** start Data section **

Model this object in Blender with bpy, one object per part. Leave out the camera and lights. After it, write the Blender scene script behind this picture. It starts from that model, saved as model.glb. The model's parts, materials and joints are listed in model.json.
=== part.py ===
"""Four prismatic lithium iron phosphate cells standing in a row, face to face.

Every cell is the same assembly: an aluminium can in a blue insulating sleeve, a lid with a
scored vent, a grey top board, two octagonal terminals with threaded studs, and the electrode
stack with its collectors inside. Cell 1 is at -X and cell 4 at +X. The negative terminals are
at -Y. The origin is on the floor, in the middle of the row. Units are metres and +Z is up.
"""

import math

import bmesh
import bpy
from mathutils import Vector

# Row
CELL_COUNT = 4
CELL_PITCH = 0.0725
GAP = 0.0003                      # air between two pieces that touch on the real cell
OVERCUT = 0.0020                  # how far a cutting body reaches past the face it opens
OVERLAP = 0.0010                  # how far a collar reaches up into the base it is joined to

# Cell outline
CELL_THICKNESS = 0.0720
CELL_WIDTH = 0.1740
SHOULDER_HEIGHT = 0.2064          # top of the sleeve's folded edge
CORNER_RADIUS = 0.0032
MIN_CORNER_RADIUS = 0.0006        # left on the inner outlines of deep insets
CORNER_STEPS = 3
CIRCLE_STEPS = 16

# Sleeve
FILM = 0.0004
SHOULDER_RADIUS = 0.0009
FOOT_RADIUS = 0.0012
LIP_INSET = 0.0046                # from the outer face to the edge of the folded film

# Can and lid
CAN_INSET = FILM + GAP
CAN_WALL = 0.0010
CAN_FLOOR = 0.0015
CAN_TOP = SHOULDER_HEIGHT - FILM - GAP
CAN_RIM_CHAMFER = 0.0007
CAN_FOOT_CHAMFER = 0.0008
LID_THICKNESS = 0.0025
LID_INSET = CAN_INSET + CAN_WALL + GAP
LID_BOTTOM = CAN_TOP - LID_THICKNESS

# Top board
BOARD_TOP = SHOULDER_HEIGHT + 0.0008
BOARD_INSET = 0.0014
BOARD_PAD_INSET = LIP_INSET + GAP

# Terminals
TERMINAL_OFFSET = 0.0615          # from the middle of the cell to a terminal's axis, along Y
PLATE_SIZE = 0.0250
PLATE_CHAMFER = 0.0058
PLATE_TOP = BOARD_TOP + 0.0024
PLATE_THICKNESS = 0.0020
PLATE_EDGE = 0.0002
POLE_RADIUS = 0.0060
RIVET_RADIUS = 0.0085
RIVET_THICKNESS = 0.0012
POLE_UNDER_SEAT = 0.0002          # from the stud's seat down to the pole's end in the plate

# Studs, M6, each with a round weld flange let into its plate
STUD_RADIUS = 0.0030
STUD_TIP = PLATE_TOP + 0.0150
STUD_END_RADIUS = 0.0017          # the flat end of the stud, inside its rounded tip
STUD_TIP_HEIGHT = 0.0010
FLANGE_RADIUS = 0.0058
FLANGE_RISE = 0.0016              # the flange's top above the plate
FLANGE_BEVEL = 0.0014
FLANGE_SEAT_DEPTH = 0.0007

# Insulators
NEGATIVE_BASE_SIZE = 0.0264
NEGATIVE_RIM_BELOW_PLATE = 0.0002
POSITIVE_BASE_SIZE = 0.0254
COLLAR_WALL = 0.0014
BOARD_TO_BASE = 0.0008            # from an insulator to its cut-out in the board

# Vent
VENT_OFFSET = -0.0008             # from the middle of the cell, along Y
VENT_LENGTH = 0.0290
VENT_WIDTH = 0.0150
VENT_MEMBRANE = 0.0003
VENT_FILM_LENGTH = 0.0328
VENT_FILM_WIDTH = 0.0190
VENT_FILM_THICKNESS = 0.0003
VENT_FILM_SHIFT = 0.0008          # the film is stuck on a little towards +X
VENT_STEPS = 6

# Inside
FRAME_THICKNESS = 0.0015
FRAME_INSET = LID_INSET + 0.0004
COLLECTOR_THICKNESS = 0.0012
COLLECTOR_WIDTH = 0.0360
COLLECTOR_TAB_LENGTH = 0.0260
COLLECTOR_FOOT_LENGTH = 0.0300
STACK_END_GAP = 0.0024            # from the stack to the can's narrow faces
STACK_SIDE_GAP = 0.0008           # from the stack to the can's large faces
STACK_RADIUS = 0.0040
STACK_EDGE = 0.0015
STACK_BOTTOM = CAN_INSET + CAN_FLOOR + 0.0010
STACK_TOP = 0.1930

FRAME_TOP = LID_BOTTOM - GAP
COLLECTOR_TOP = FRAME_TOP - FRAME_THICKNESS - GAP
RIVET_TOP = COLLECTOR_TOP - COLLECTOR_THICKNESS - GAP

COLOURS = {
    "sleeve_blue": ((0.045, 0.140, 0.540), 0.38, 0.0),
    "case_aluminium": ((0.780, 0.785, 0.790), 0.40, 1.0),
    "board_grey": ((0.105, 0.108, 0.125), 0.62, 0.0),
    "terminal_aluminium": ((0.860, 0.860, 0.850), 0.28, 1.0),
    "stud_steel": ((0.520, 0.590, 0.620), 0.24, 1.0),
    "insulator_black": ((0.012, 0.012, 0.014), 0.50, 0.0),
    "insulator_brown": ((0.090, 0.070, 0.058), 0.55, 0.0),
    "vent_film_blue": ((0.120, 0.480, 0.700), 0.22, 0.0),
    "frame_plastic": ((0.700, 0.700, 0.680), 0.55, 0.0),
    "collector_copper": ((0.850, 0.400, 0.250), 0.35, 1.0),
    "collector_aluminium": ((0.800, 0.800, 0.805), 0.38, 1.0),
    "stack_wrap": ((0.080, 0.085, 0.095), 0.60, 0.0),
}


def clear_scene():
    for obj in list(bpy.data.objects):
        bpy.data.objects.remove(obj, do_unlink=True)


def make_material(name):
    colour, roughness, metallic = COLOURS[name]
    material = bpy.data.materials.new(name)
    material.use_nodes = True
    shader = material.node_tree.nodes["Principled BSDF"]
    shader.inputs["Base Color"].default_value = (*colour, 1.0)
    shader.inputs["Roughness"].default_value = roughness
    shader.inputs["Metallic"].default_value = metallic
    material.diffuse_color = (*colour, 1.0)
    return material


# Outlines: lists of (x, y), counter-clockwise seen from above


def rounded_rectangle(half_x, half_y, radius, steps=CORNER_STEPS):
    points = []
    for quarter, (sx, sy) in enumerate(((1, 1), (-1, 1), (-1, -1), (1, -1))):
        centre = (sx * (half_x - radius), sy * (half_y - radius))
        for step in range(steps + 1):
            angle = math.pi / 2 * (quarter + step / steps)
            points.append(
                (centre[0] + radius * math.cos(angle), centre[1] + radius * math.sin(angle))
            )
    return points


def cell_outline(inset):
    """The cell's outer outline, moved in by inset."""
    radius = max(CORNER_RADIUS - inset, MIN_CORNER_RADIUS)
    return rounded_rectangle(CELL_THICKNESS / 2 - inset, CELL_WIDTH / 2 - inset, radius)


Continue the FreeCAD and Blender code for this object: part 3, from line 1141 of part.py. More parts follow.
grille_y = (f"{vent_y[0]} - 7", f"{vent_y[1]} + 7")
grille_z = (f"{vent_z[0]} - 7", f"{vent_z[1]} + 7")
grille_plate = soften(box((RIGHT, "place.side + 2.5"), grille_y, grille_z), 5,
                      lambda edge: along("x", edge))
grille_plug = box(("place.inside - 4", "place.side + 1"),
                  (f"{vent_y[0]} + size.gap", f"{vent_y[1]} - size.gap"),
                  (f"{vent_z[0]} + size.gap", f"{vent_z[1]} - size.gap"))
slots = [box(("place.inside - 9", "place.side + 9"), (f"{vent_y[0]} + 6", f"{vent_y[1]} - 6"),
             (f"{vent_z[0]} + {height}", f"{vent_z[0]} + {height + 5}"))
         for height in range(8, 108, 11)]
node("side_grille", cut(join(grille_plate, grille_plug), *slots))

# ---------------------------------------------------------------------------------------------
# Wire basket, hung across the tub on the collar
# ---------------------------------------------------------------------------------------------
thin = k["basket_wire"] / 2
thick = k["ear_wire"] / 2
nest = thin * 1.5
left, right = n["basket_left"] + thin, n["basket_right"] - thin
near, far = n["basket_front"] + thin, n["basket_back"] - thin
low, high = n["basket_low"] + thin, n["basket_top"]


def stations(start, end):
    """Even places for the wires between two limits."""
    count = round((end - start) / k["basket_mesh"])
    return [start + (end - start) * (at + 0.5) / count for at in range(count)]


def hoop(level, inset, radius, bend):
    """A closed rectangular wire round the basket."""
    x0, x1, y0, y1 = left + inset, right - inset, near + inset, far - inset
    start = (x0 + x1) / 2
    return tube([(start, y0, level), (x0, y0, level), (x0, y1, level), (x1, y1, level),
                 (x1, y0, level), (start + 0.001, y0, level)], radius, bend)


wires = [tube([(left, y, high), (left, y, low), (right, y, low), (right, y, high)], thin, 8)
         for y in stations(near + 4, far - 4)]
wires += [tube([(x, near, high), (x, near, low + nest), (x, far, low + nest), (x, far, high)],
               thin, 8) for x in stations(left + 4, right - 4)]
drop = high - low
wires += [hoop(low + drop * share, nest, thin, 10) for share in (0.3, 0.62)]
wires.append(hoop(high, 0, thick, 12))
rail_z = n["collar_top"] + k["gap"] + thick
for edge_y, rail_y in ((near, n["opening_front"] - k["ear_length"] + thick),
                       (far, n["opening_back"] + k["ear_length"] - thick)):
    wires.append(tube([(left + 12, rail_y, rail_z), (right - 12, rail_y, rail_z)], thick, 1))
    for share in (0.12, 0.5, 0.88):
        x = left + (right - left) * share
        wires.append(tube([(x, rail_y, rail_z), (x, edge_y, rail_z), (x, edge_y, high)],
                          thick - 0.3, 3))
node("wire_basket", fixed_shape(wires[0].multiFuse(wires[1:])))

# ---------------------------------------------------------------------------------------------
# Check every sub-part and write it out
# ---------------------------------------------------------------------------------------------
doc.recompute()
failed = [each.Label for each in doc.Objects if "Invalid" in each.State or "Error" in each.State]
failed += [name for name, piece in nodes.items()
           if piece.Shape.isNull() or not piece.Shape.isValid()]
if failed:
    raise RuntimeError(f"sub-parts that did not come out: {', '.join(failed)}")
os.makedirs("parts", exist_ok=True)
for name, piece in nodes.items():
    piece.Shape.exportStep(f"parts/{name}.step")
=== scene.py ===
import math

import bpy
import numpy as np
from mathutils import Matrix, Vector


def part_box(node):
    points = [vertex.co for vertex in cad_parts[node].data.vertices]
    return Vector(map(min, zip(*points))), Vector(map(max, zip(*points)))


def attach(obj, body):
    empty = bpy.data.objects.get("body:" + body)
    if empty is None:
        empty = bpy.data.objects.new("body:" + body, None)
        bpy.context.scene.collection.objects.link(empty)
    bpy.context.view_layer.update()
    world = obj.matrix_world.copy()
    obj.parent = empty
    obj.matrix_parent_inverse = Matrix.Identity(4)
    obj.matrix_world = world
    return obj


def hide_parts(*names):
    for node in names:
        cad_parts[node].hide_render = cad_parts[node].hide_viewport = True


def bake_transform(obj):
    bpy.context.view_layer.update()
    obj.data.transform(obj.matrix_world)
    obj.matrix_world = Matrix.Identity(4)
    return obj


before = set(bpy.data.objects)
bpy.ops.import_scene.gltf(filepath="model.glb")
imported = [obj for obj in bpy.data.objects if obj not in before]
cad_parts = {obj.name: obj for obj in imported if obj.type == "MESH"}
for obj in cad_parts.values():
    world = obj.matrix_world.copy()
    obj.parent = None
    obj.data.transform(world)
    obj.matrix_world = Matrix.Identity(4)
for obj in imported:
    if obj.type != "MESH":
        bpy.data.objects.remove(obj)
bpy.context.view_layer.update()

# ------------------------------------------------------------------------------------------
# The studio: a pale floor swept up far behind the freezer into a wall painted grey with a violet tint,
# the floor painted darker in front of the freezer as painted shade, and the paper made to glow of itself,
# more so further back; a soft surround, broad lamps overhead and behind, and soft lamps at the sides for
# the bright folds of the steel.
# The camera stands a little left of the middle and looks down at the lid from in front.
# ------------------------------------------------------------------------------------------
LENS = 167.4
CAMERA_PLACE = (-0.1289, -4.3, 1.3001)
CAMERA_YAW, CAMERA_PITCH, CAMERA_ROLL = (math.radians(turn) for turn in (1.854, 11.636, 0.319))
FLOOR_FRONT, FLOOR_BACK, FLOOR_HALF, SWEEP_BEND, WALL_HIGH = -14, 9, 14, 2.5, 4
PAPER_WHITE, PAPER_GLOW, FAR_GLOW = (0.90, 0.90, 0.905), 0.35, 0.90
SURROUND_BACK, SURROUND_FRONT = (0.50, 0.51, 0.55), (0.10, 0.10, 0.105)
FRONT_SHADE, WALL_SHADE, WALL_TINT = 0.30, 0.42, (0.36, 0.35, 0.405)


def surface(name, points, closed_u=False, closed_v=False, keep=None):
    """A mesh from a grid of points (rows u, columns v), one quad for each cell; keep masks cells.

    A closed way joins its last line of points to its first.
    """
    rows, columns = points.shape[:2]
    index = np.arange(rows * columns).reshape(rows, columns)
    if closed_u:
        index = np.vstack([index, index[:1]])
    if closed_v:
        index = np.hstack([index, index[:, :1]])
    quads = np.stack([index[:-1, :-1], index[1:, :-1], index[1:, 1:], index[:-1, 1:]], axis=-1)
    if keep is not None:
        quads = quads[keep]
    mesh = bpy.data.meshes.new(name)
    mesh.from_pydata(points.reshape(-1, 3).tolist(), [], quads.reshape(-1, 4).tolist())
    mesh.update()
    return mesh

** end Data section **

What this task involves: How many lines in the listing contain "before"? Answer with the number alone.

Solution: 2